Regarding claim 6, HSU discloses:
performing, via the machine learning model, one or more audio feature-based augmentations on at least a portion of the feature-based voice data based upon, at least in part, the feature-based voice data and the one or more data augmentation characteristics. (seq2seq LSTM VAE, e.g., a machine learning model, performs feature-based data augmentation on speech and generates a diverse dataset for training a neural network-based acoustic model, by taking the input speech represented as frames, e.g., feature-based voice data, and the nuisance attributes, e.g., data augmentation characteristics, where the nuisance attributes in the latent nuisance representation are perturbed using a perturbation vector, background noise in four recording locations – bus, café, pedestrian area, and street junction, are represented in the latent nuisance representation space; pp. 16-17, sections 1, 2, p. 19, sections 5.2 and 6, pp. 20-21, sections 6.2-6.4 and Table 1; the examiner notes that the broadest reasonable interpretation of “audio feature-based augmentation” includes augmentations pertaining to noise components, such as road noise or noise from an open window; see para. 0124 in instant specification)

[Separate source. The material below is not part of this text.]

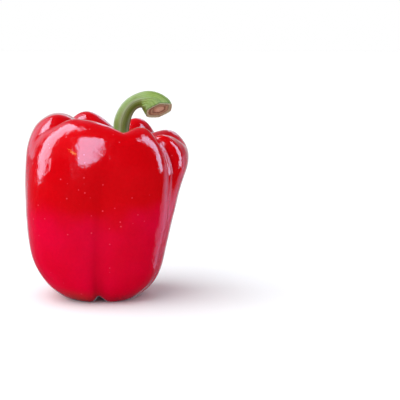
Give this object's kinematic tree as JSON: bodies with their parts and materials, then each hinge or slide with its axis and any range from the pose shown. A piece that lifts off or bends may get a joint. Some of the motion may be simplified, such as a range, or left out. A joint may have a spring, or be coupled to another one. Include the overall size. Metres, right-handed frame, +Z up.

Regarding claim 8, HSU discloses:
A computer program product residing on a non-transitory computer readable medium having a plurality of instructions stored thereon which, when executed by a processor, cause the processor to perform operations comprising: (Data augmentation performed using a variational auto-encoder (VAE), utilizing a “computational network toolkit” (CNTK) for neural network-based acoustic model training, where the CNTK open-source toolkit is provided by Microsoft Research; p. 16, section 1, p. 19, sections 5.1-5.3, p. 23 ref [29]; pursuant to MPEP 2131.01 II., extrinsic evidence may be used to explain the meaning of a term used in the primary reference; the examiner cites to the GitHub repository for the Microsoft Cognitive Tooklkit (CNTK), available at archive.org as of Jan. 12, 2019, https://web.archive.org/web/20190112114726/https://github.com/microsoft/CNTK, which defines the CNTK a unified deep learning toolkit that describes neural networks and can be implemented across multiple GPUs and servers, where reference source code is provided that includes instructions that can be executed by a GPU, e.g., a processor)
The remaining claimed limitations in claim 8 pertaining to instructions causing the claimed processor to perform operations correspond to the computer-implemented method of claim 1 and therefore claim 8 is rejected under the same grounds, i.e., under 35 U.S.C. 102 in view of HSU, as set forth above with respect to claim 1.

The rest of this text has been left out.